Il devient ensuite le numéro deux du géant Moët Hennessy en 2014, où il prend la tête de maisons renommées comme Ruinart, Krug, Glenmorangie et Belvedere. Il ne tarit pas d’éloges pour ce qu’il considère être une maison extraordinaire, mais il décide de partir moins de quatre ans plus tard. " Cela ne correspondait plus vraiment à ce que j’avais envie en termes d’autonomie, de développement et de création. ". 

Trois choses qu’il retrouvera dans ce qu’il nomme être son " dernier job corporate ", comme pour appuyer le fait que le reste de sa vie sera désormais résolument tournée vers l’entrepreneuriat. Cette dernière expérience avant le grand saut commence en 2017 en tant que CEO du groupe Stoli, l’une des premières sociétés de production et de commercialisation de vodka au monde. Il arrive avec le mandat de diversifier le groupe en lui permettant d’acquérir ou de créer des marques de tequila, mezcal, bourbon, etc. Une fois sa mission accomplie, Hugues Pietrini se sent enfin prêt. Il quitte Stoli en 2019 et commence les réflexions qui allaient donner naissance à Spirit Brothers. " Je voulais retrouver plus d’autonomie, explique-t-il.

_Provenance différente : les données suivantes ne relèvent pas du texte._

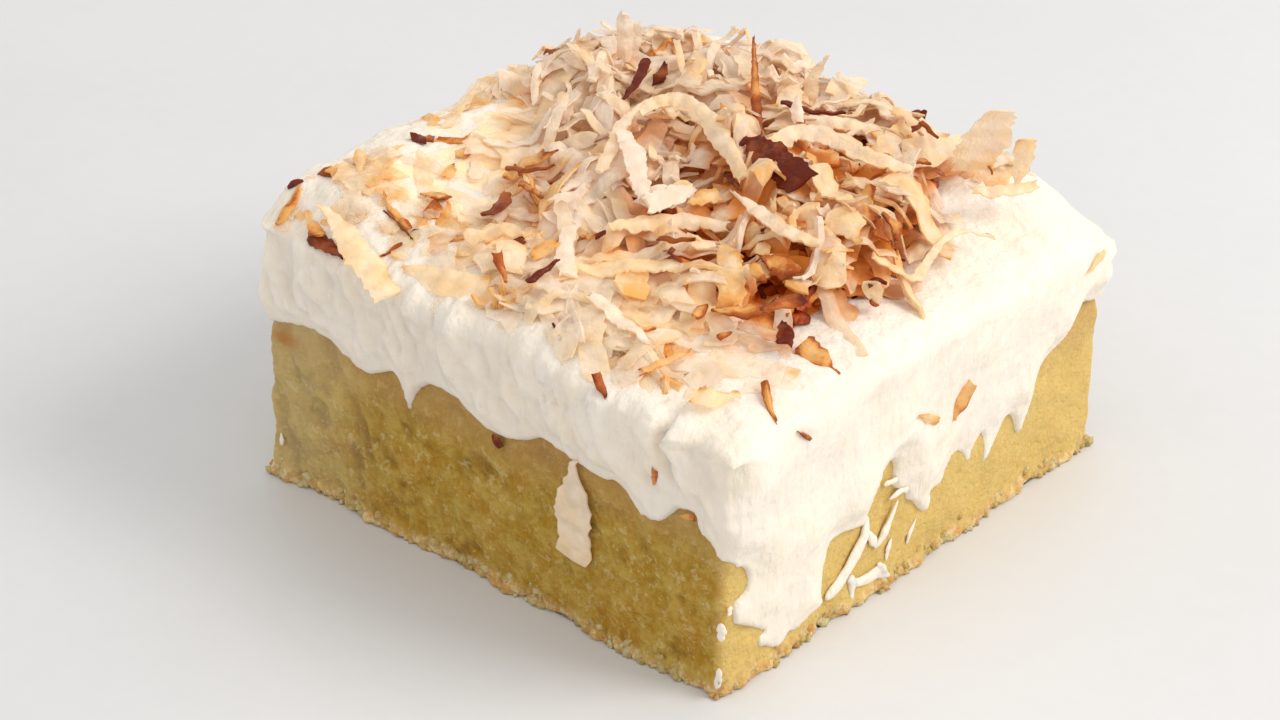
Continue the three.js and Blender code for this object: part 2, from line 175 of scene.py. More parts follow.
# How far the heap of coconut reaches from the middle: (degrees from +X, reach).
HEAP_EDGE = (
    (-180, 36), (-158, 38), (-139, 43), (-116, 32), (-90, 32), (-67, 40), (-50, 45), (-37, 38.5),
    (-25, 32.5), (-12, 30), (10, 29.5), (30, 29.5), (63, 30.5), (106, 33), (139, 43), (172, 36),
    (180, 36),
)


# ---- Small helpers ---------------------------------------------------------------------------------


def mix(low, high, share):
    return low + (high - low) * share


def smooth(share):
    return share * share * (3 - 2 * share)


def step_between(value, low, high):
    """0 below low, 1 above high, and eased in between."""
    return smooth(np.clip((value - low) / (high - low), 0, 1))


def lattice_value(i, j, layer):
    """A repeatable value from -1 to 1 for each point of a whole-numbered lattice."""
    wave = np.sin(i * 127.1 + j * 311.7 + layer * 74.7) * 43758.5453
    return 2 * (wave - np.floor(wave)) - 1


def bumps(x, y, layer):
    """Smooth bumps about one unit apart, from -1 to 1: the same ones that the solids have."""
    i, j = np.floor(x), np.floor(y)
    u, v = smooth(x - i), smooth(y - j)
    near = mix(lattice_value(i, j, layer), lattice_value(i + 1, j, layer), u)
    far = mix(lattice_value(i, j + 1, layer), lattice_value(i + 1, j + 1, layer), u)
    return mix(near, far, v)


def ripples(x, y, layer, octaves=3):
    """Bumps with finer ones on top."""
    total = 0
    for n in range(octaves):
        finer = 2.03**n
        total = total + bumps(x * finer + 7.3 * n, y * finer - 4.1 * n, layer + 3 * n) / 1.9**n
    return total / 1.5


def along(points, place):
    """The value at a place along (place, value) points, eased between them."""
    places = np.array([p for p, _ in points], float)
    values = np.array([v for _, v in points], float)
    after = np.clip(np.searchsorted(places, place, side="left"), 1, len(places) - 1)
    share = np.clip((place - places[after - 1]) / (places[after] - places[after - 1]), 0, 1)
    return mix(values[after - 1], values[after], smooth(share))


def rounded_line(points, steps=4):
    """A soft line through the points."""
    p = np.array(points, float)
    p = np.vstack([2 * p[0] - p[1], p, 2 * p[-1] - p[-2]])
    a, b, c, d = p[:-3, None], p[1:-2, None], p[2:-1, None], p[3:, None]
    t = np.linspace(0, 1, steps, endpoint=False)[None, :, None]
    curve = b + 0.5 * t * (c - a + t * (2 * a - 5 * b + 4 * c - d + t * (3 * (b - c) + d - a)))
    return np.vstack([curve.reshape(-1, p.shape[1]), p[-2]])


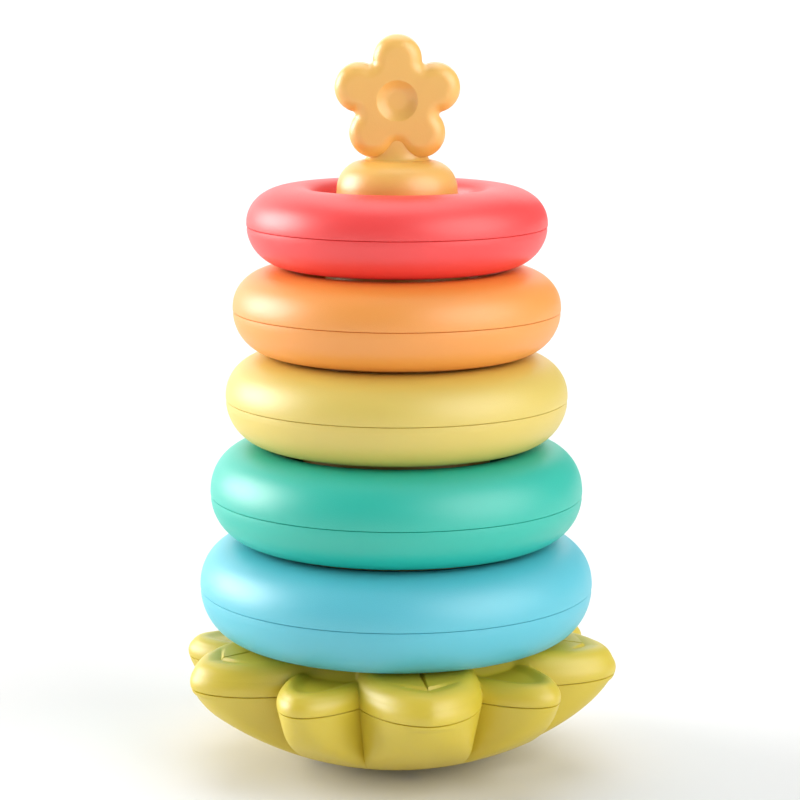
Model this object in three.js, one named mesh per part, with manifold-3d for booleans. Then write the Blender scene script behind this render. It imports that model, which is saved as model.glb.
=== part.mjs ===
// Stacking ring toy: five hollow rings on a tapered post, a flower finial on top,
// and a weighted, round-bottomed base whose rim is cut into leaves.
// Millimetres, +Z up, origin at the centre of the small flat that the base rests on.
// The flower faces -Y.

import * as THREE from 'three';
import { mergeVertices } from 'three/addons/utils/BufferGeometryUtils.js';
import Module from 'manifold-3d';

const wasm = await Module();
wasm.setup();

// ---- Driving dimensions ----

const WALL = 2.2;              // moulded wall thickness
const GAP = 0.3;               // clearance between pieces that meet
const STACK_GAP = 0.1;         // clearance between stacked rings

// Base
const SEAM_Z = 30.9;           // parting plane between bottom shell and leaf cover
const BOWL_RADIUS = 106.3;     // radius of the round bottom
const BOWL_CENTRE_Z = 105.5;
const SIDE_DRAFT = 0.36;       // the side under a leaf leans in this much for each millimetre down
const SIDE_BLEND = 6;          // how softly that side runs into the round bottom
const LEAF_TOP_Z = 41.6;       // where the lowest ring rests on the leaves
const LEAF_SHOULDER_Z = 39.2;  // top of a leaf where its edge starts to round off
const LEAF_EDGE = 6.8;         // width of that rounded edge
const LEAF_EDGE_SQUARENESS = 2.5;
// A leaf's outline is half a superellipse, from its waist out to its tip.
const BIG_LEAF = { tip: 72.6, waist: 45, halfWidth: 20, squareness: 1.8 };
const SMALL_LEAF = { tip: 70.0, waist: 40, halfWidth: 15.3, squareness: 1.9 };
const SMALL_LEAF_DROP = 3.6;   // a small leaf lies this much lower
const LEAF_TURN = 9;           // the front leaf points this far to the right of -Y, degrees
const LEAF_PAIRS = 5;          // big leaves, with a small one after each
const HUB_RADIUS = 45;         // inside this radius the cover is round

// Post
const POST_FOOT_Z = 37.3;
const POST_TOP_Z = 197.5;
const POST_FLAT_RADIUS = 10.4; // flat on top, under the flower's neck
const SHOULDER_Z = 187.9;      // where the rounded shoulder meets the cone
const SHOULDER_RADIUS = 19.4;
const POST_TAPER = 0.126;      // millimetres of radius for each millimetre of height

// Flower
const FLOWER_Z = 217.0;
const PETAL_COUNT = 5;
const PETAL_DISTANCE = 12.8;
const PETAL_RADIUS = 7.8;
const FLOWER_THICKNESS = 16.6;
const FLOWER_ROUNDING = 4.6;
const DIMPLE_RADIUS = 6.4;
const DIMPLE_FLOOR_RADIUS = 3.1;
const DIMPLE_DEPTH = 1.9;
const NECK_RADIUS = 9.5;
const NECK_DEPTH_RATIO = 0.82; // the neck is flatter from front to back

// Rings, from the base upwards: outer radius, hole radius, height above and below the equator
const RINGS = [
  { name: 'blue_ring', outer: 64.4, hole: 39.5, rise: 14.9, drop: 17.2, colour: 0x7cc8ee },
  { name: 'green_ring', outer: 60.8, hole: 36.0, rise: 15.5, drop: 15.9, colour: 0x3cc4a2 },
  { name: 'yellow_ring', outer: 55.6, hole: 31.5, rise: 13.5, drop: 15.8, colour: 0xf0e07c },
  { name: 'orange_ring', outer: 53.1, hole: 29.5, rise: 12.9, drop: 15.2, colour: 0xfbab66 },
  { name: 'red_ring', outer: 48.5, hole: 25.5, rise: 12.0, drop: 14.3, colour: 0xf5666c },
];
const CREST_INSET = 14.8;      // from a ring's outer edge to the crest of its section
const RING_SEAM = -0.7;        // a ring's parting plane, from its equator
const OUTER_SQUARENESS = 2.1;  // superellipse exponent outside the crest
const INNER_SQUARENESS = 2.6;  // and inside it, where the side is steeper
const TONGUE = 1.4;            // height of the lip that joins the two shells

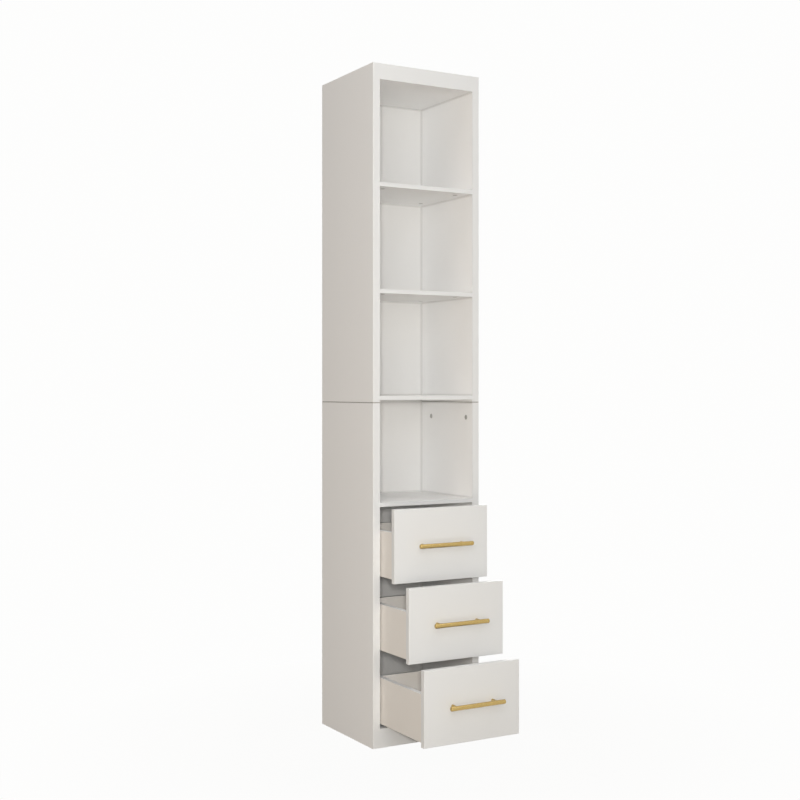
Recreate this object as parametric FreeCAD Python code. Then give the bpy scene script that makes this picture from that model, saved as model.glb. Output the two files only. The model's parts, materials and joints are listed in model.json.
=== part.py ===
import FreeCAD, Part
import os

os.makedirs("parts", exist_ok=True)

# Tall two-module cabinet: open shelves above, three drawers below.
# Sizes are in millimetres. Seen from the front, x runs right, y to the rear and z up.
# The origin is on the floor, midway between the sides, in the plane of the front edges.

# Outside of the closed cabinet
width = 368.0
depth = 332.0
height = 2000.0
lower_module_height = 1008.5

# Carcass boards
side_thickness = 23.0
shelf_thickness = 12.0
rail_thickness = 16.0
back_thickness = 5.0
back_inset = 25.5  # from the back panel to the rear edges of the sides
back_groove_depth = 8.0
header_height = 46.0
plinth_height = 56.0
rear_rail_height = 60.0
upper_bottom_lift = 8.0  # from the seam between the modules up to the upper bottom panel
upper_bay_count = 3
carcass_chamfer = 1.0

# Drawers: they stand open by one, two and three steps from the top one down
drawer_places = ["bottom", "middle", "top"]
pull_out_share = 0.306  # of the runner's length, for one step
front_height = 213.9
front_thickness = 16.0
front_gap = 1.6
front_chamfer = 0.8
drawer_side_thickness = 16.0
drawer_side_height = 134.5
drawer_side_lift = 11.5  # from the lower edge of the front up to the drawer side
drawer_side_gap = 5.0  # from the cabinet wall to the drawer side
drawer_bottom_thickness = 5.0
drawer_bottom_recess = 13.0  # from the lower edge of the drawer side up to the bottom panel
drawer_groove_depth = 6.0
drawer_back_thickness = 14.0
front_housing_depth = 5.0  # the drawer sides are let into the front by this much

# Handles
handle_length = 180.0
handle_post_spacing = 134.0
handle_bar_radius = 6.5
handle_post_radius = 4.5
handle_standoff = 29.0  # from the front to the middle of the bar
handle_end_chamfer = 0.8
handle_screw_radius = 2.0
handle_screw_grip = 10.0
handle_screw_head_radius = 4.2
handle_screw_head_height = 2.4

# Undermount runners: three nested rails a side, all bent from one gauge of sheet steel
runner_rear_gap = 14.5  # to the back panel, which leaves room for runners of 270
runner_sheet = 1.5
runner_offset = 24.0  # from the cabinet wall to the channel
runner_width = 18.0
runner_lip = 5.0
runner_flange_height = 27.0  # above the lower edge of the drawer side
runner_under_gap = 1.5  # below the lower edge of the drawer side
runner_end_set = 1.0
middle_rail_set = 10.0  # the middle rail is shorter by this much at each end
running_clearance = 0.3
runner_screw_inset = 20.0
runner_screw_rise = 13.0  # above the lower edge of the drawer side
runner_screw_radius = 1.8
runner_screw_grip = 12.0
runner_screw_head_radius = 3.4
runner_screw_head_height = 1.8
rail_tab_rise = 13.0  # the tab behind the drawer back stands this far above the drawer bottom
rail_pin_radius = 2.5  # the tab's pin goes into the drawer back
rail_pin_grip = 9.0
clip_length = 44.0  # the clip behind the front that locks a drawer to its rail
clip_width = 20.0
clip_height = 10.0
clip_lever_length = 28.0
clip_lever_width = 9.0
clip_lever_thickness = 3.0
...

Mais je voulais aussi me mettre en danger. J’avais envie de retrouver un peu le goût du risque et de pouvoir me prouver à moi-même que j’étais capable de réussir en démarrant de zéro. ".

Un secteur spirituel

Pour sa première expérience entrepreneuriale, Hugues Pietrini aurait pu quitter le monde des spiritueux, mais sa passion pour ce secteur va le rattraper. " La dimension spirituelle des spiritueux n’est pas anodine pour moi, livre-t-il. Ce sont des produits qui viennent de la terre au travers d’un procédé presque alchimique. Ce n’est pas pour rien que le vin fait partie intégrante de la liturgie catholique, de la même manière que les rites chamaniques utilisent le mezcal. Il faut évidemment boire avec modération, mais pour moi ce n’est pas une industrie… il y a véritablement une dimension culturelle qui me passionne. ".

Il reconnaît que c’est rassurant de se lancer dans une industrie que l’on connaît bien. Au début de l’aventure, Hugues Pietrini s’est donc retrouvé seul devant son ordinateur à appeler un avocat pour créer sa structure légale, à monter un business plan, à exécuter la stratégie qu’il a imaginée, à gérer la comptabilité, … " Je me suis retrouvé en mode couteau suisse, à faire toutes les choses de A à Z et notamment des jobs que je déléguais totalement à mes équipes auparavant. Cela me passionne de revenir au cœur du métier. ".

Fier de développer une philosophie du “small is beautiful”, Hugues Pietrini a mis en place une équipe de seulement sept personnes derrière Spirit Brothers, un choix assumé par sa volonté de garder une taille humaine où chacun a énormément de responsabilités. " J’essaie de limiter au maximum la bureaucratie que j’ai pu voir par le passé. Je veux limiter ce qui ne crée pas de valeur. ".

Spirit Brothers ne souhaite pourtant pas se mettre sur la même trajectoire qu’un Moët Hennessy ou un Stoli. Hugues Pietrini le justifie par un positionnement sur le haut de gamme avec un prix moyen des bouteilles à 50 ou 60 euros. " On vient répondre à un appétit grandissant pour des produits faits main, où il y a un savoir-faire plus artisanal. Et ce n’est pas une tendance seulement en France, c’est vraiment mondial. ".

L’entrepreneur est donc fier de pouvoir afficher le fait que Spirit Brothers est à la fois producteur et distributeur, maîtrisant sa production de A à Z, allant chercher les meilleurs partenaires aux quatre coins du monde. À l’image de leur vodka, produite dans une distillerie historique par le descendant du Grand Empereur russe Alexandre II, ou encore leur mezcal, produit dans les hautes montagnes de San Juan Del Rio, dans une région isolée de Oaxaca à 5.000 pieds au-dessus du niveau de la mer.

Pour Hugues Pietrini, ce n’est définitivement pas du business, c’est une passion.